Cal Tjader: Catch the Groove: Live at the Penthouse 1963-1967

Rating: ★★★★

Record and Artist Details

Musicians:

Bill Fitch (cga, bgo)
Carl Burnett (d)
Al Zulaica (p)
Clare Fischer (p)
Terry Hilliard (b)
Armando Peraza (cga, bgo)
Lonnie Hewitt (p)
Johnny Rae (d)
Stan Gilbert (b)
Monk Montgomery (b)
Fred Schreiber (b)
Cal Tjader (vb)

Label:

Jazz Detective

December/January/2023/2024

Media Format:

2LP, 2 CD

Catalogue Number:

DDJD012

RecordDate:

Rec. February 1963–June 1967

As he says in his note for this album, Gary Burton rated Cal Tjader as one of the four great influences on his generation of jazz vibraphonists along with Lionel Hampton, Red Norvo and Milt Jackson.
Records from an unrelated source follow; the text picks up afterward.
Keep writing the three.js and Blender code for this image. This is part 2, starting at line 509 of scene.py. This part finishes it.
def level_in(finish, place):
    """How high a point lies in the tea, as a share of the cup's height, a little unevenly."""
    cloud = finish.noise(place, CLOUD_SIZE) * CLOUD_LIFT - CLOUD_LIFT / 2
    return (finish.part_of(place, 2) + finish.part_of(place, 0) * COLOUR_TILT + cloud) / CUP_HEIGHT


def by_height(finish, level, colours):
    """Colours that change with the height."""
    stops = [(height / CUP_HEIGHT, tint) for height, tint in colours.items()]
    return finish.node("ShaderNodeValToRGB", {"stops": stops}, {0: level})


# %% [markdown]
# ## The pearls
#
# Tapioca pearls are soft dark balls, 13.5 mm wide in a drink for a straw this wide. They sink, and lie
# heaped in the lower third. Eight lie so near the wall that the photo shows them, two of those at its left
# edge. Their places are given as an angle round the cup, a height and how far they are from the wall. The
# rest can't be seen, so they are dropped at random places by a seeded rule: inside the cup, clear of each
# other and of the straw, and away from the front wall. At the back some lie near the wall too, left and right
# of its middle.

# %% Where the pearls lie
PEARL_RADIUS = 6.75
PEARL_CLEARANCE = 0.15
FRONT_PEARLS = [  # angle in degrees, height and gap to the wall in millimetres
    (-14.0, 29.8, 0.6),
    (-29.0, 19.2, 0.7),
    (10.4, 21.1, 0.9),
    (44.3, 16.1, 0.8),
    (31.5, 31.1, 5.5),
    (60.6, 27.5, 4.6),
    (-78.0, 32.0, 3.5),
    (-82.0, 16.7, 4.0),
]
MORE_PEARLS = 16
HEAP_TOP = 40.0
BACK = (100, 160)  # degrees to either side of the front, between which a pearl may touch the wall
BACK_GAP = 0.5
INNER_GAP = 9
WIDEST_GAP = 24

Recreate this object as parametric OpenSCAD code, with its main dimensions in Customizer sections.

Yet Tjader is not nearly as well-known or frequently remembered as the other three. He is most often mentioned in connection with his role in popularising Latin jazz, but as he shows here, across six sets, in which the Latin tracks make up roughly half the material, he was also a formidable straightahead player.

The opening set is terrific, as it’s a partnership with his friend the arranger and keyboardist Clare Fischer, and their takes on ‘Take the A Train’, ‘It Never Entered My Mind’ and ‘In Your Own Sweet Way’ (a nod to Tjader’s early boss Dave Brubeck) are masterly.

In his next line-up with pianist Lonnie Hewitt, the band slides easily from one groove to another, with an introspective ‘Here’s That Rainy Day’ neatly setting up Tjader’s Latin original ‘Davito’. By 1966 Tjader is having fun with the voicings of Milt Jackson’s ‘Bag’s Groove’, shifting the pitch of the theme and then harmonising it creatively, before the band proves it’s as adept at swinging a blues as it is at tackling Latin themes such as Mario Bauza’s ‘Mambo Inn’.

This latter track, in common with 21 of the others, benefits immeasurably from the conga playing of Armando Peraza, and it’s clear the band enjoyed each of these visits to play before the enthusiastic crowd at the Penthouse in Seattle.

I can’t quite agree with Greg Casseus’s notes that suggest ‘Lush Life’ (in Tjader’s earliest recording of it) is a ‘real thrill’ owing to the lacklustre arco bass playing of Stan Gilbert on the opening section, but once he puts down the bow and lets the rest of the band take over it becomes a good introspective reading of the song.

But the highlight remains the opening set with Fischer on piano and a level of invention that runs consistently high throughout.